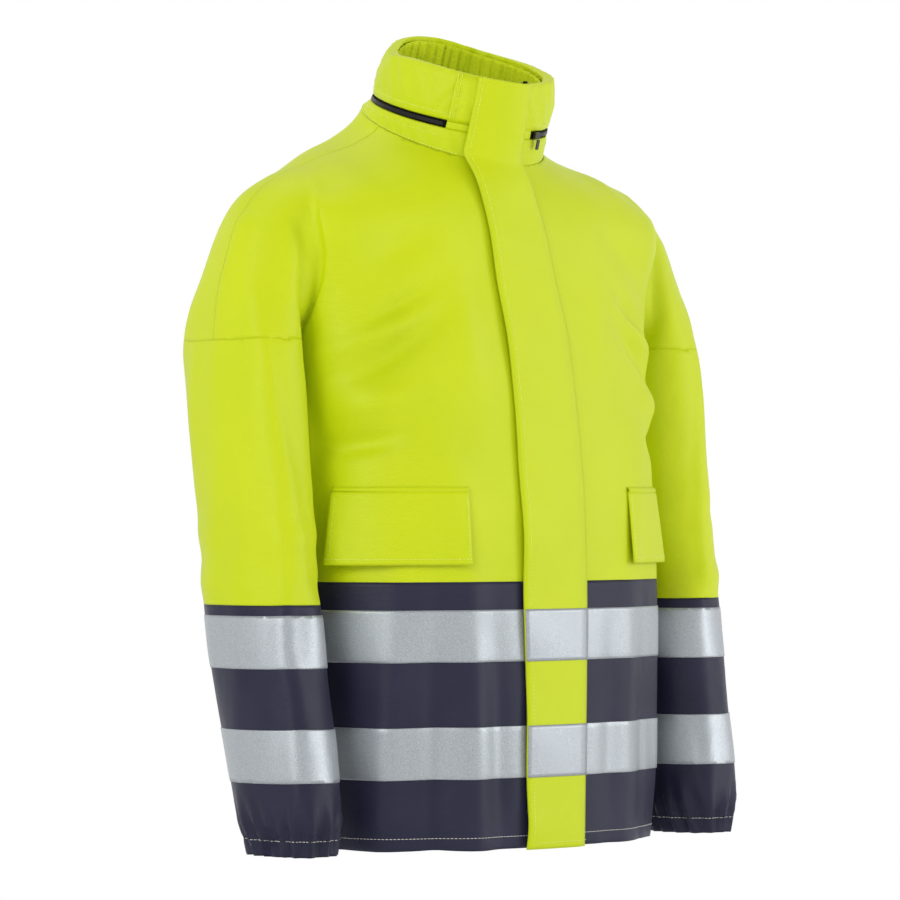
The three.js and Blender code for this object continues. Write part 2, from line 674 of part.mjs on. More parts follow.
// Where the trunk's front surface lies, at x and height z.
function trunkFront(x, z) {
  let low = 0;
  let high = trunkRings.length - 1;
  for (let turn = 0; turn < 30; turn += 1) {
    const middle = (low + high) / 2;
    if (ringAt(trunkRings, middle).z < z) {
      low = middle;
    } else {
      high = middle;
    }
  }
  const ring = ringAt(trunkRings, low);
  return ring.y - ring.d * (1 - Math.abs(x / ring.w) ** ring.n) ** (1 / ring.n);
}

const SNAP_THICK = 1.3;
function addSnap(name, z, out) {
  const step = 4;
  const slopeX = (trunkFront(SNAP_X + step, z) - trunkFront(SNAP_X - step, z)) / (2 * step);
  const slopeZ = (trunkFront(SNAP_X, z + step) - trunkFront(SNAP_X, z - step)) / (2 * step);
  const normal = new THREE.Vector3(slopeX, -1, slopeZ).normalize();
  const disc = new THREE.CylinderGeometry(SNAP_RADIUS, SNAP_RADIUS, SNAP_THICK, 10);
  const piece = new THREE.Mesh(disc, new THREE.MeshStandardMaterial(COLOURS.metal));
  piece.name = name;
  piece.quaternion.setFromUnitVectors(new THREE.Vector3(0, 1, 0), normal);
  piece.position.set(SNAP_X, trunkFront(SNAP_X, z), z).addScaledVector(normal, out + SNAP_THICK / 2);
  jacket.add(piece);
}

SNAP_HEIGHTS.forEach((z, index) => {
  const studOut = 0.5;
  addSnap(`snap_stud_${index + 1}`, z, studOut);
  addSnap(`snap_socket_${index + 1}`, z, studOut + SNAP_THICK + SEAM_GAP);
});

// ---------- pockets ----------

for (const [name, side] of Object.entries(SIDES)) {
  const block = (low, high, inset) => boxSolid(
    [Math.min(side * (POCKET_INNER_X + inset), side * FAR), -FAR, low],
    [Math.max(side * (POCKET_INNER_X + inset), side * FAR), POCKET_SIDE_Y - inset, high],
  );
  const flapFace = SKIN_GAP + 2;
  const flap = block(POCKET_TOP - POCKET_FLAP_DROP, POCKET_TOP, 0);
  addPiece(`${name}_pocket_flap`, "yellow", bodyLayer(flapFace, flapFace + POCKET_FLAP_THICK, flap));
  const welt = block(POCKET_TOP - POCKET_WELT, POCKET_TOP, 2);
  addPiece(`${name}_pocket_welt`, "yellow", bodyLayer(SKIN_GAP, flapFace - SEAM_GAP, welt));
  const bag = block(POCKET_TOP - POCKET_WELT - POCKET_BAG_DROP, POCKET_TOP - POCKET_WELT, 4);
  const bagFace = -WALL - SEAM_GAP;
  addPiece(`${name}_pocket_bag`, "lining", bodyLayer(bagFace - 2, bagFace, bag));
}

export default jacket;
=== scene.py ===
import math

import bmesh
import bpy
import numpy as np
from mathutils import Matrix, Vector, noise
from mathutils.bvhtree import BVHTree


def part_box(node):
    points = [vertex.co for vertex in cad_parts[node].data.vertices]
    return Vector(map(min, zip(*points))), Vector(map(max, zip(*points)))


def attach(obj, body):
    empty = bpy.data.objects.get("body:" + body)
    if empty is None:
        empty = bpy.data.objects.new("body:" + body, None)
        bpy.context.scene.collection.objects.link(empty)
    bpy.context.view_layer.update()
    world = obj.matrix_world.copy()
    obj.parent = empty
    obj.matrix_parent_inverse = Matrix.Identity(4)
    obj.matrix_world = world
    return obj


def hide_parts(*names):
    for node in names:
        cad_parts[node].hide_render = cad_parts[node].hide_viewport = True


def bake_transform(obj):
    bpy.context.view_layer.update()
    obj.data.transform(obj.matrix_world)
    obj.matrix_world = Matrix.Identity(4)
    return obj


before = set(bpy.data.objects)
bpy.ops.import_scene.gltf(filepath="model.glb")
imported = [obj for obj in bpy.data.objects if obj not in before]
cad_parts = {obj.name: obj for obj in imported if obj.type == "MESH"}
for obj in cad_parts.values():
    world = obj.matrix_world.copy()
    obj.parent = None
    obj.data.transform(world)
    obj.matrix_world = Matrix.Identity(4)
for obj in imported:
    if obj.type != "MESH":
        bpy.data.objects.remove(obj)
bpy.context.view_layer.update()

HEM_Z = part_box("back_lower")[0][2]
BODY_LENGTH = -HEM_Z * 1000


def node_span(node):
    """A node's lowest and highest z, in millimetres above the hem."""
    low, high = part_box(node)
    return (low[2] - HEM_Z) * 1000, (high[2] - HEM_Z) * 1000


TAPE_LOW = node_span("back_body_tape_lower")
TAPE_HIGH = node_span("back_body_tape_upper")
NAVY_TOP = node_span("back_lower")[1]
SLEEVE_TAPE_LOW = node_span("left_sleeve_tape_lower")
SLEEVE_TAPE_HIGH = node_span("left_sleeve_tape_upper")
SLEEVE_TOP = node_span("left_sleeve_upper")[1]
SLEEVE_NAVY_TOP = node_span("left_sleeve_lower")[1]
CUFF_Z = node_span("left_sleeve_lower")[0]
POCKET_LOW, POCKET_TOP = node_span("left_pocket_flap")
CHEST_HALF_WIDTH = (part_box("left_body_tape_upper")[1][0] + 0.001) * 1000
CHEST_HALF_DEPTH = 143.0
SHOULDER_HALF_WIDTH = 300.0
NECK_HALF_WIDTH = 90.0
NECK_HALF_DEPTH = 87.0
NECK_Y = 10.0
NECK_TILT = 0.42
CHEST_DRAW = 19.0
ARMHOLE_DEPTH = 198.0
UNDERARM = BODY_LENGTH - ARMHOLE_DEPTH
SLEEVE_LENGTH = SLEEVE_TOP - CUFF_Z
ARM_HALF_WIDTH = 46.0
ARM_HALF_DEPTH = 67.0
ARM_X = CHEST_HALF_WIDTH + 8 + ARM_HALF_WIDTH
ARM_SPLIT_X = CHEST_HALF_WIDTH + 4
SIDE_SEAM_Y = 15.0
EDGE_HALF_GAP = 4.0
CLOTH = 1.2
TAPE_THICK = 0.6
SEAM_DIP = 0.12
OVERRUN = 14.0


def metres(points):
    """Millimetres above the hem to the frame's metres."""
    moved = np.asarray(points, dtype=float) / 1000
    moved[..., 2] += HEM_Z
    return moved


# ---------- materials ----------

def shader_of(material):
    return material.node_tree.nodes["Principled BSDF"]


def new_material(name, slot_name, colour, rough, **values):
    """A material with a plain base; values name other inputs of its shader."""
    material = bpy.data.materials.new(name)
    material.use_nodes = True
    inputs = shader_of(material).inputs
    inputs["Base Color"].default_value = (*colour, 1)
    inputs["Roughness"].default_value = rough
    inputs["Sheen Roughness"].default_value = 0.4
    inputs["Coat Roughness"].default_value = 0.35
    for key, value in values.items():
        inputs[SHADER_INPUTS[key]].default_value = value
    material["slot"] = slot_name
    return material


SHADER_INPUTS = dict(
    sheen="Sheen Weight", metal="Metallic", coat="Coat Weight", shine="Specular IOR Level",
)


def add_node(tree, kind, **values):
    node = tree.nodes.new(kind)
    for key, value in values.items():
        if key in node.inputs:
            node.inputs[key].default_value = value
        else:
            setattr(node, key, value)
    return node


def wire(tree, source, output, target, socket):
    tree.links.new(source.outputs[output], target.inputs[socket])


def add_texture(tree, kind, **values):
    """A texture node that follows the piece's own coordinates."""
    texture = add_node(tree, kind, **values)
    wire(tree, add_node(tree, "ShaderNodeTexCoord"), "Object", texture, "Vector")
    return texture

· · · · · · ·

- To do -
Start at the line with "for (const [name, side]", stop at the line with "for node in", and return every line in that stretch exactly, those two included.

- Solution -
for (const [name, side] of Object.entries(SIDES)) {
  const block = (low, high, inset) => boxSolid(
    [Math.min(side * (POCKET_INNER_X + inset), side * FAR), -FAR, low],
    [Math.max(side * (POCKET_INNER_X + inset), side * FAR), POCKET_SIDE_Y - inset, high],
  );
  const flapFace = SKIN_GAP + 2;
  const flap = block(POCKET_TOP - POCKET_FLAP_DROP, POCKET_TOP, 0);
  addPiece(`${name}_pocket_flap`, "yellow", bodyLayer(flapFace, flapFace + POCKET_FLAP_THICK, flap));
  const welt = block(POCKET_TOP - POCKET_WELT, POCKET_TOP, 2);
  addPiece(`${name}_pocket_welt`, "yellow", bodyLayer(SKIN_GAP, flapFace - SEAM_GAP, welt));
  const bag = block(POCKET_TOP - POCKET_WELT - POCKET_BAG_DROP, POCKET_TOP - POCKET_WELT, 4);
  const bagFace = -WALL - SEAM_GAP;
  addPiece(`${name}_pocket_bag`, "lining", bodyLayer(bagFace - 2, bagFace, bag));
}

export default jacket;
=== scene.py ===
import math

import bmesh
import bpy
import numpy as np
from mathutils import Matrix, Vector, noise
from mathutils.bvhtree import BVHTree


def part_box(node):
    points = [vertex.co for vertex in cad_parts[node].data.vertices]
    return Vector(map(min, zip(*points))), Vector(map(max, zip(*points)))


def attach(obj, body):
    empty = bpy.data.objects.get("body:" + body)
    if empty is None:
        empty = bpy.data.objects.new("body:" + body, None)
        bpy.context.scene.collection.objects.link(empty)
    bpy.context.view_layer.update()
    world = obj.matrix_world.copy()
    obj.parent = empty
    obj.matrix_parent_inverse = Matrix.Identity(4)
    obj.matrix_world = world
    return obj


def hide_parts(*names):
    for node in names:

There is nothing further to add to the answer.